Question and Answer Session Highlights

  1. Percy Panthaki (IIFL Securities): In KFC, the SSSG remains negative. Do you have visibility or early indications of it reversing to positive, and in what time horizon?
    • Vijay Jain: The path has turned better from -5% in Q1 and -8% in Q2 to -3% in Q3. Consumer psychology is still weak, but because of base effects, we anticipate improvement in Q4. But a significant change in the environment isn’t in the cards.
    • Sanjay Purohit: For KFC, both SSSG and store expansion (SG at 12%) are important. With high store additions, overall growth is robust even with negative SSSG.
  2. Percy Panthaki: Even considering base effects, do you expect visibility of KFC SSSG to turn positive in Q1 FY26?
    • Vijay Jain: We hope so because of base effects. Contrary to certain QSR comps with steeper declines in the previous year, KFC SSSG last year was a mere -2%, hence our base effect benefit is restricted, which is an encouraging sign of resilience.
  3. Percy Panthaki: For Sri Lanka, what’s your top-line growth expectation for the next 3-year CAGR with stable currency?
    • Vijay Jain: We expect a minimum of 15% revenue CAGR in the medium to long term.
    • Sanjay Purohit: This can be roughly divided half from store additions and half from SSSG, with visibility for growth over the next 5 years as unit economics strengthen.

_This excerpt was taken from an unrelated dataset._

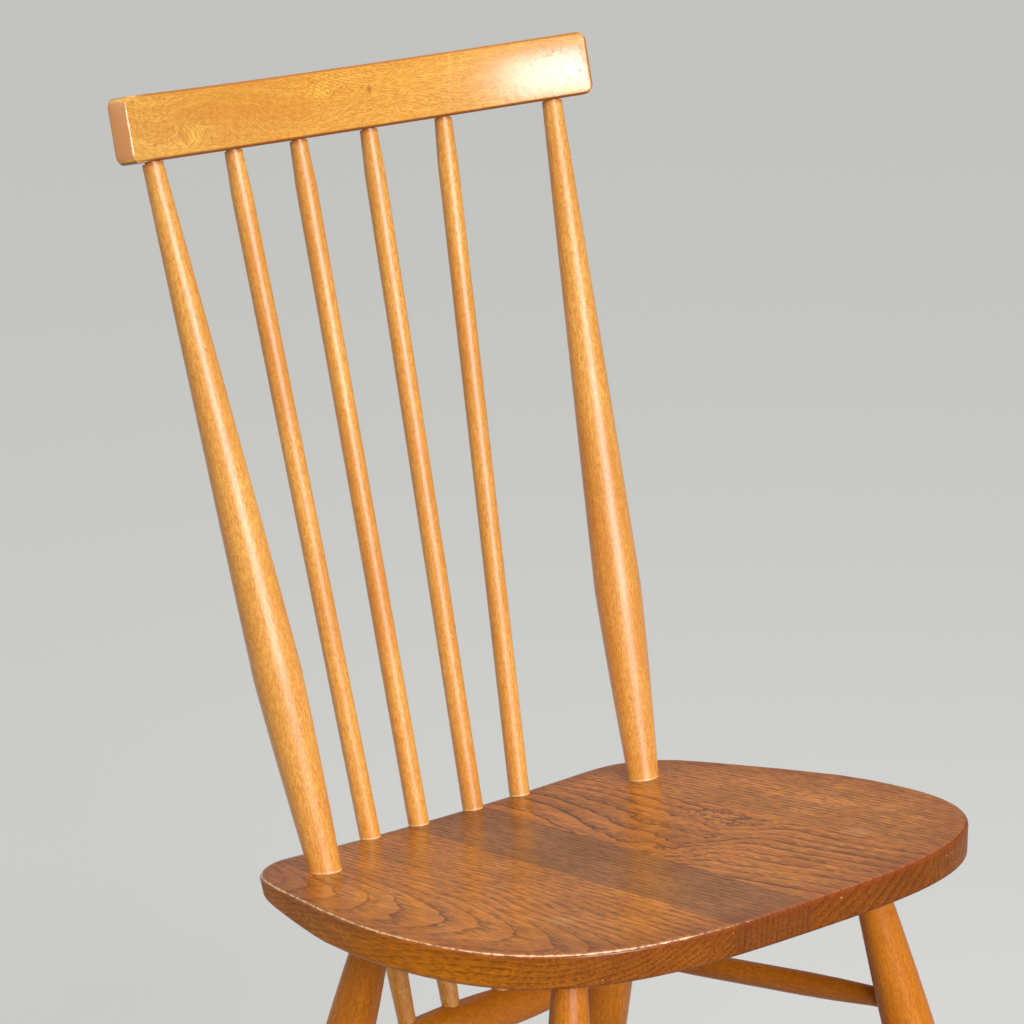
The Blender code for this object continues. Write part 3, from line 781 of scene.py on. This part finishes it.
def crest_beech(finish, back):
    """Beech of the crest rail: flowing figure, a few old marks, darker end grain."""
    made, tree = start_material("crest_beech")
    place = stored(tree, "wood_place", "Vector")
    height, behind, along = split(place)
    deep, fleck = finish.beech_deep, finish.fleck
    flow = noise(place * (24.0, 24.0, 10.0), roughness=0.35)
    bent = combine(flow * 0.05 + height, behind, along)
    base, relief, rough = beech(bent, finish.crest, deep, fleck, drift=0.30, mottled=0.50)

    slope = along * (along * -1.0 + 0.35)
    contour = ridge(((height + slope) * 580.0 + flow * 24.0).calc("FRACT"), 0.0, 0.5, 0.5, 1.0)
    swirl = mask(place, (-0.002, 0.0, -0.045), (0.05, 0.05, 0.10), ragged=0.1)
    amber = mask(place, (0.006, 0.0, -0.075), (0.035, 0.05, 0.075), ragged=0.3)
    base = layered(base, (contour * (swirl * 0.08 + 0.40), deep), (amber * 0.26, deep))

    front = step(behind, -0.004, -0.006)
    for centre, size, strength, ragged in CREST_MARKS:
        mark = mask(place, centre, size, ragged)
        base = layered(base, (mark * front * strength, fleck))
    scratch = step(abs(along - (height * 0.18 + 0.0911)), 0.0004, 0.0001)
    crazed = mask(place, (0.002, 0.0, 0.172), (0.022, 0.05, 0.028), ragged=0.6)
    crack = noise(place * (110.0, 110.0, 150.0), detail=3.0, roughness=0.6)
    crack = step(abs(crack - 0.5), 0.014, 0.004) * crazed * front

    half = back.crest_length / 2
    ends = step(abs(along), half - 0.0016, half - 0.0004)
    edge = stored(tree, "edge")
    worn_end = step(along, -0.165, -0.180)
    # The underside edge is painted darker: partly stain, partly painted shade where the edge faces
    # down. The rounded edges are also painted darker, except at the worn left end
    below = step(height, -0.0186, -0.0202)
    worn = effect(wear, place, edge=edge, amount=worn_end)["Worn"]
    base = layered(base, (scratch * (front * 0.35), finish.bare_edge), (ends, finish.end_grain),
                   (edge * (worn_end * -0.5 + 0.8), fleck), (below * 0.8, finish.elm_end),
                   (worn * (worn_end * 0.8), finish.bare_edge), (crack * 0.8, fleck))
    dull = crack.calc("MAXIMUM", edge).calc("MAXIMUM", below)
    lacquer(base, relief, rough, finish.rail_gloss, coat=dull * -0.7 + 1.0)
    return made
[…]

  4. Percy Panthaki: Assuming positive SSSG for KFC from FY26, what restaurant operating margins do you aim for?
    • Vijay Jain: With 0-5% SSSG, margins would remain at 18% to counter inflation. Above 5% SSSG, margins can widen. Historically, we have touched 22%, but 18% is now the bottom line.
    • Sanjay Purohit: We shun quarter-to-quarter targets but look for sustainable margins that match sales and competition.

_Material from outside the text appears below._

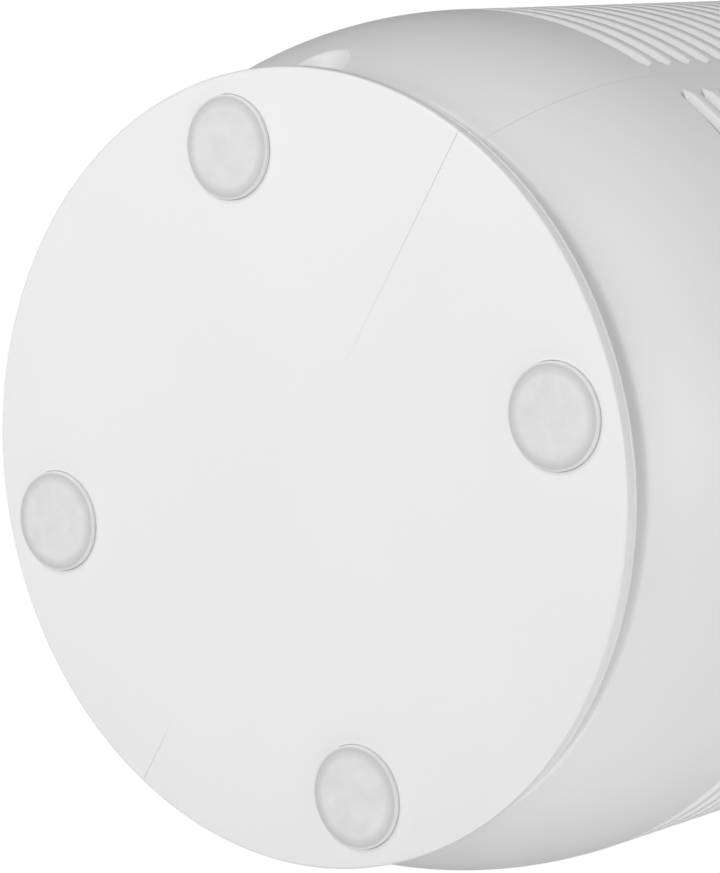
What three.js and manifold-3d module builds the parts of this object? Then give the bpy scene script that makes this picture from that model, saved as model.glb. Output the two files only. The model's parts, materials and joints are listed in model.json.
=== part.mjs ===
// Round room air purifier: two louvred half shells, a drum filter, a centrifugal fan and a top panel.
// Millimetres, +Z up, front at -Y. The origin is the centre of the circle that the four feet stand on.

import * as THREE from 'three';
import { mergeVertices } from 'three/addons/utils/BufferGeometryUtils.js';
import Module from 'manifold-3d';

const wasm = await Module();
wasm.setup();

// ---- driving dimensions ----

const ROUND = 32; // sides of a large turned piece
const SMALL_ROUND = 16; // sides of a small turned piece
const GAP = 0.3; // clearance between pieces that touch

const BODY_R = 90;
const BODY_TOP = 277.7; // where the half shells stop under the bezel
const TOTAL_HEIGHT = 290;
const WALL = 2.8;

const FOOT_R = 10.5;
const FOOT_PROUD = 1.2; // height of a foot below the base plate
const FOOT_HEIGHT = 2.1;
const FOOT_CIRCLE_R = 65.7;
const FOOT_ANGLES = { front_left: 225, front_right: 315, rear_right: 45, rear_left: 135 };

const BASE_R = 80;
const BASE_BOTTOM = FOOT_PROUD;
const BASE_EDGE = 1.1; // rounding of the base plate's rim
const BASE_HEIGHT = 3.6;
const FLOOR_TOP = BASE_BOTTOM + 3;
const NECK_R = 74.4;
const RIM_Z = BASE_BOTTOM + 13.2; // lower edge of the belly, above the neck
const RIM_R = 77;
const BELLY_TOP = BASE_BOTTOM + 62;
const BELLY_BOTTOM = BASE_BOTTOM + 14;
const BELLY_PULL_IN = 10.2; // how much narrower the belly is at its lower edge
const BELLY_POWER = 2.2;

const SLOT_COUNT = 20;
const SLOT_PITCH = 7;
const SLOT_HEIGHT = 3.2;
const SLOT_RISE = 1.2; // how much a slot climbs towards the inside
const SLOT_START = BASE_BOTTOM + 59.6;
const STRIP_HALF_WIDTH = 5.3; // plain strip beside each shell seam
const RIB_ANGLES = [45, 90, 135];

const SCOOP_ANGLE = 147; // cord scoop, seen from above, from +X towards +Y
const SCOOP_R = 6;
const SCOOP_Z = BASE_BOTTOM + 11.2;
const SCOOP_INNER_R = 64;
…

  5. Avi Mehta (Macquarie): Have there been any recent changes in competitive intensity or aggregator trends, and how could tax relief in the budget affect SSSG?
    • Sanjay Purohit: No real shift in competition intensity or capacity addition. The tax relief of INR 1 lakh crore is a good thing, but its timing on consumption is questionable. We will hope that it percolates through in the near term, though we do not have historical experience to bet on exactly.

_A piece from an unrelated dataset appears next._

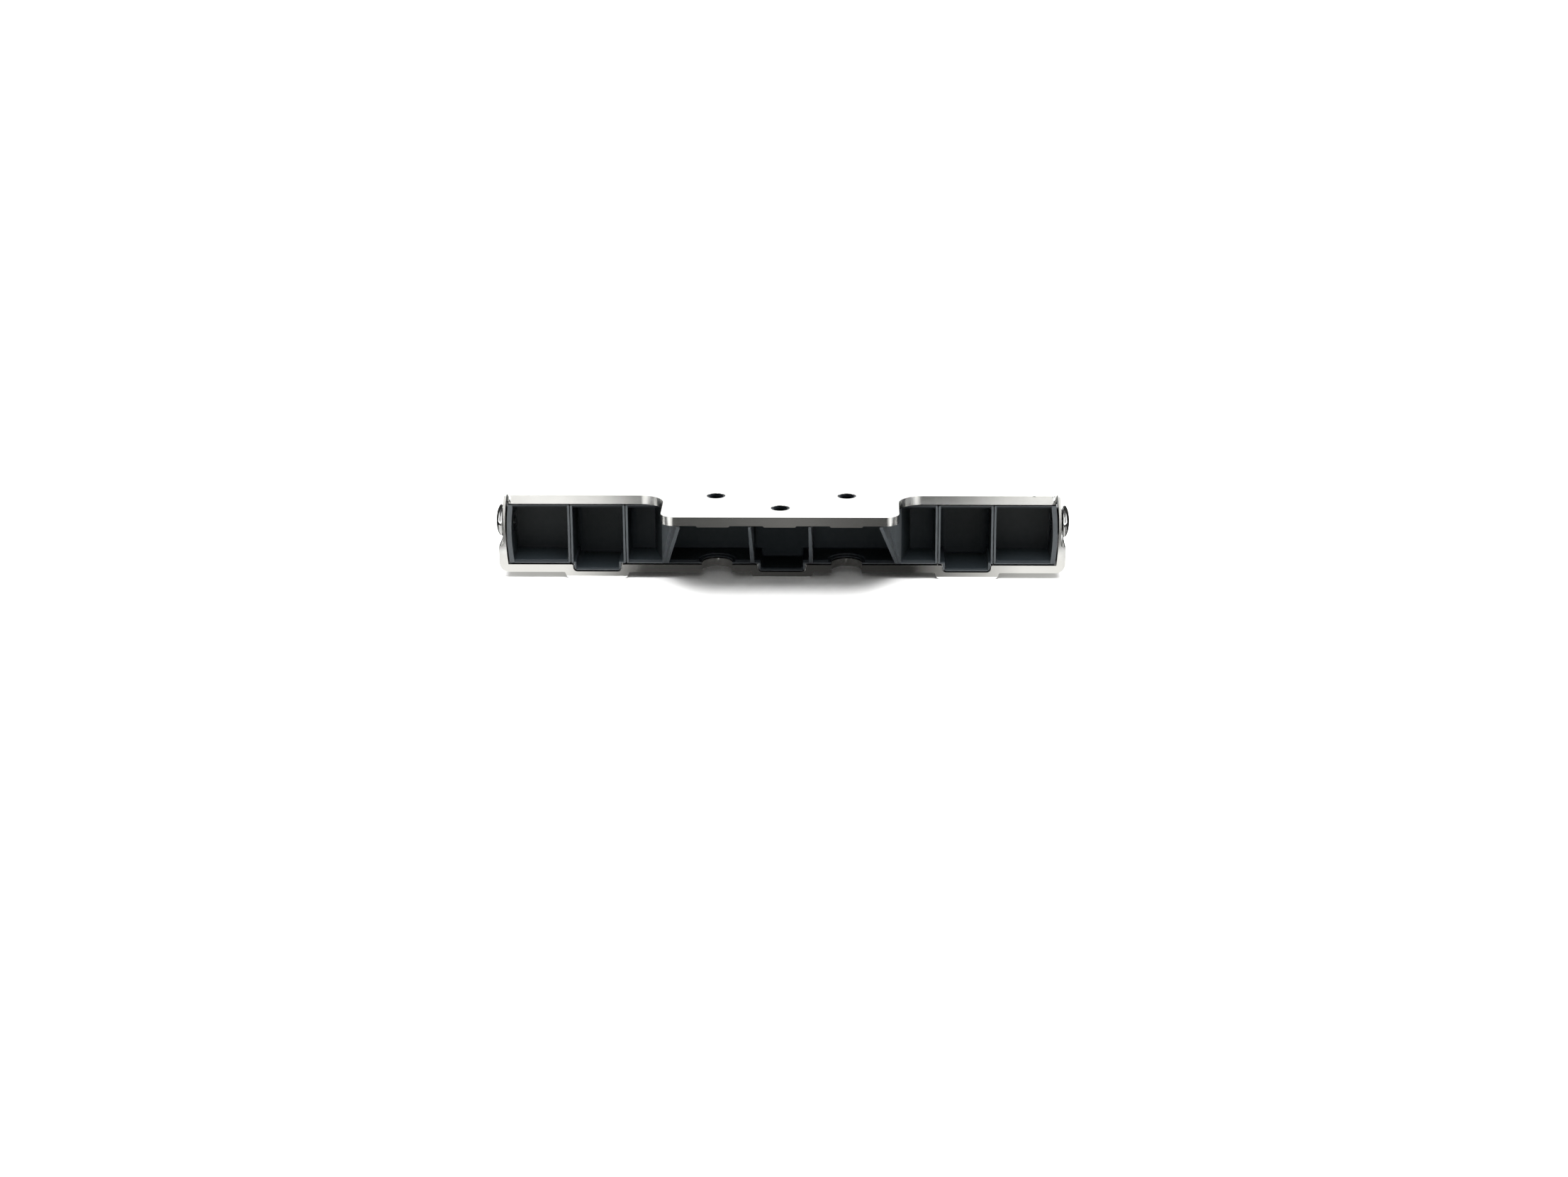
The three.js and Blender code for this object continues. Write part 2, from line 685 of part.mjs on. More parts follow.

  6. Saurabh Kundan (Goldman Sachs): On your core offerings strategy for KFC, what are your pilots’ learnings for frequency and footfall?
    • Sanjay Purohit: We address infrequent/non-users by mainstreaming core items (e.g., chicken on the bone, Zinger Burger) through the “Taste The Epic” campaign. Pilots demonstrate promising early trends, with flat SSTG in Q3 compared to declines previously, though details aren’t provided. This is a growth driver.
    • Vijay Jain: Transaction growth mirrors footfall improvement, validating the value strategy’s effectiveness.
  7. Saurabh Kundan: Are there margin implications from this core offerings strategy?
    • Sanjay Purohit: Pilots are targeting revenue leverage. Margins might get hit a bit, but restaurant EBITDA picks up the slack. Healthy SSSG has margins on track with 18% guidance (stable in 0-5% SSSG range, scalable over 5%).
  8. Tejas Shah (Avendus Spark): Store expansion guidance for KFC and Pizza Hut, rental headwinds if any, and what indicators dictate expansion past SSSG?
    • Sanjay Purohit: KFC is looking at 70-80 stores a year; Pizza Hut at 20-25, being cautious until double-digit EBITDA. No material rental pressure witnessed with 18-24-year leases.
    • Vijay Jain: New store rentals have not jumped through the roof. Aside from SSSG, ADS and restaurant EBITDA are monitored, but strike rate (stores achieving target ADS) is the most important internal benchmark.
  9. Gaurav Jogani (JM Financial): When might KFC SSSG turn positive, and what’s a trackable metric like ADS for margins?
    • Sanjay Purohit: Base effects may turn SSSG positive in 2 quarters, but genuine growth depends on ADS improvement. For margins, 5% SSSG keeps 18% stable; higher SSSG drives expansion.
    • Vijay Jain: Unlike Pizza Hut’s ADS erosion (INR 62,000 to INR 41,000-42,000), KFC’s drop is less severe, so SSSG remains a margin guide.
  10. Jay Doshi (Kotak): Has the pizza QSR space changed fundamentally, with traffic moving to organized players?
    • Sanjay Purohit: Slowdowns affected all players, but organized brands such as Pizza Hut bounce back sooner by doubling up on customer experience, product quality, and advertising. This cycle benefits strong brands as markets reverse, with KFC and Pizza Hut being in good shape.